Dear Hiring Manager,

I'm applying for the Pro Personnel Coordinator position with the [Team]. I've spent three years as a pro personnel assistant with [Team], producing daily waiver wire reports, building the free agent priority boards for the past two off-seasons, and managing our opponent personnel analysis workflow across the full 17-game schedule.

The work I'm most confident in is acquisition evaluation under time pressure. Last season I produced same-day evaluation reports on 14 players who cleared waivers on days when the director needed a decision before the 4 PM deadline. Eleven of those reports recommended a pass; three recommended a claim. Two of the three were claimed and one made the active roster. I know that's a small sample, but I also know the director has been willing to rely on my quick-turn reports rather than waiting for his own review — which is the functional definition of evaluation credibility in this role.

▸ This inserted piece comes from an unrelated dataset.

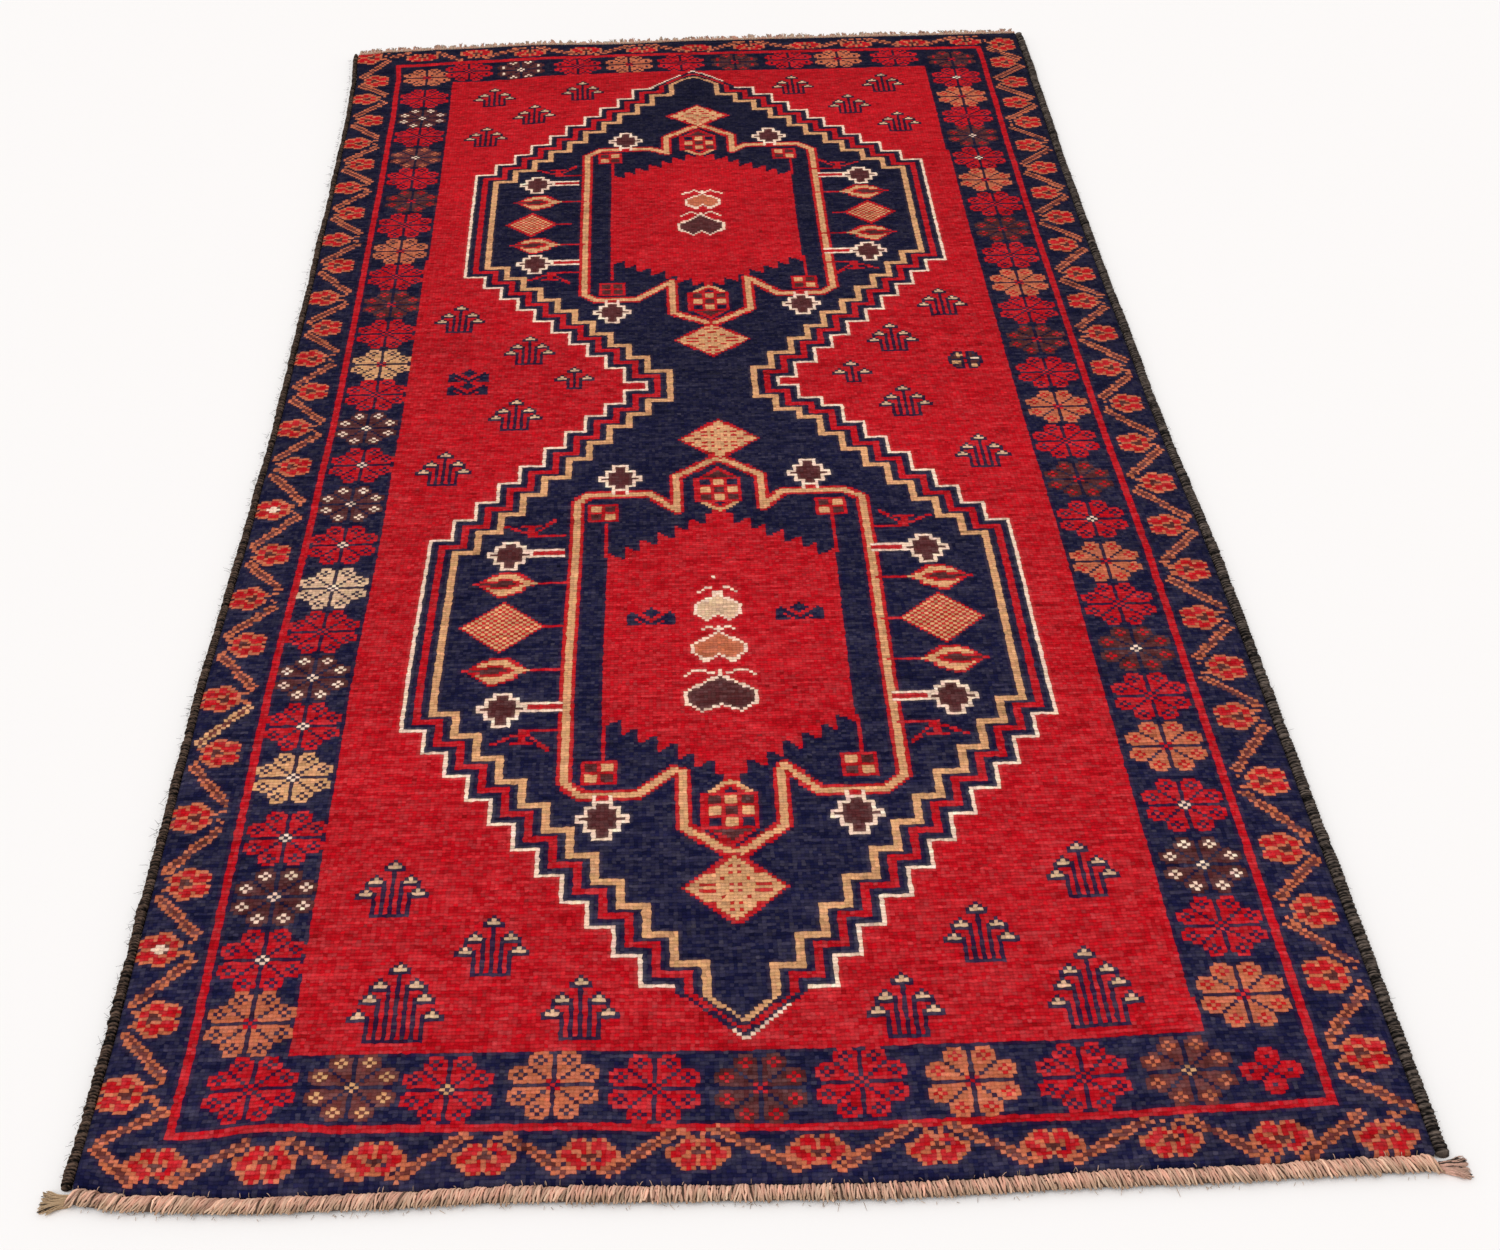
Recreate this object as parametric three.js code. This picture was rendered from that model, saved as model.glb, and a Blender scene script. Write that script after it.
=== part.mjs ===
// A hand-knotted wool area rug: a red field with two joined navy medallions, a rosette border, a red
// guard stripe and a vine border, goat-hair selvedges on both long sides, a whipped near end and a cut
// fringe on the far end.
// Millimetres, +Z up, +X across the rug, +Y along it from the near end to the far end. The origin is
// the middle of the footprint, on the floor. The rug folds in half across its middle, so whatever
// crosses that line is a near piece and a far piece.

import * as THREE from "three";

// ---- Driving dimensions ----
const PILE_WIDTH = 1075; // across the knotted pile, selvedge to selvedge
const PILE_LENGTH = 2321; // along the knotted pile
const KNOTS_ACROSS = 271;
const KNOT_ROWS = 588;
const CLOTH_THICKNESS = 3; // warps and wefts, lying on the floor
const PILE_TOP = 9.3;
const GAP = 0.3; // clearance between touching pieces
const SELVEDGE = { width: 12, height: 9.4, wrap: 1.5 };
const END_DEPTH = 20; // how far each end finish reaches past the pile
const NEAR_ROPE = { width: 19, height: 9.2, wrap: 2.2 };
const FAR_CORD = { width: 6, height: 6.4 };
const FRINGE_HEIGHT = 4.5;
const TUFT = { root: 5, spread: 11, length: 25, height: 7 };

// ---- The weaver's grid, in knot columns and rows ----
const FOLD_ROW = KNOT_ROWS / 2;
const GUARD_SIDE = { from: 16, to: 18 }; // the red stripe, in columns from either long side
const GUARD_END = { near: [13, 15], far: [576, 578] }; // the red stripe, in rows
const FIELD = { side: 38, near: 35, far: 561 };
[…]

I've integrated PFF grades and Next Gen Stats data into my evaluation reports for the past 18 months, and I find that the combination of film and tracking data consistently produces better acquisition recommendations than either alone. I'm particularly interested in your club's analytical integration approach and would like to discuss how the pro personnel function fits into your overall evaluation infrastructure.

I'm ready to supervise the assistant level and to carry broader evaluation responsibility for a director who needs a coordinator who can operate independently. I'd welcome the opportunity to discuss this further.

[Your Name]

Frequently asked questions

What does a pro personnel coordinator actually do during the off-season?
The off-season is the most concentrated evaluation period for pro personnel. Free agency preparation (late January through March) requires evaluating hundreds of pending free agents, building priority lists by position, and preparing information packages the GM uses in negotiations. The period between free agency and the trade deadline in October is used for opponent evaluation, camp observation of other clubs' rosters, and building the waiver acquisition infrastructure for the coming season.
How does a pro personnel coordinator contribute to trade deadline strategy?
The coordinator builds the informational foundation for deadline decisions: which players on other rosters might be available, what their film profile looks like, how their contract situation creates or limits a potential trade, and how they'd fit the acquiring club's scheme. The director and GM make the actual calls, but those conversations are enabled by well-prepared evaluation packages that the coordinator produces in advance.
Is this a travel-heavy role like college scouting?
Less so. College scouts travel extensively to cover their geographic territories; pro personnel staff can evaluate most professional players through film and publicly available game footage. Some pro personnel coordinators travel to attend games, combine workouts, or visit other facilities — particularly during the off-season — but the travel load is lighter than the college scouting track.
How do analytics platforms factor into a pro personnel coordinator's work?
Professional players have extensive tracking data, efficiency metrics, and opponent-adjusted stats that are unavailable for college prospects. Coordinators who can layer PFF grades, Next Gen Stats data, and advanced efficiency metrics into their film evaluations produce more complete reports than those working from film alone. Some clubs use AI-powered player comparison tools that the coordinator is expected to operate and interpret.
What separates this role from a dedicated pro scout?
A pro scout typically carries a specific evaluation portfolio — certain positions, opponents, or a defined geographic territory — and travels to games and facilities as part of their evaluation process. A coordinator manages the department's operation and produces evaluations alongside administrative responsibilities. The titles and role definitions vary by club; some organizations use coordinator and scout interchangeably.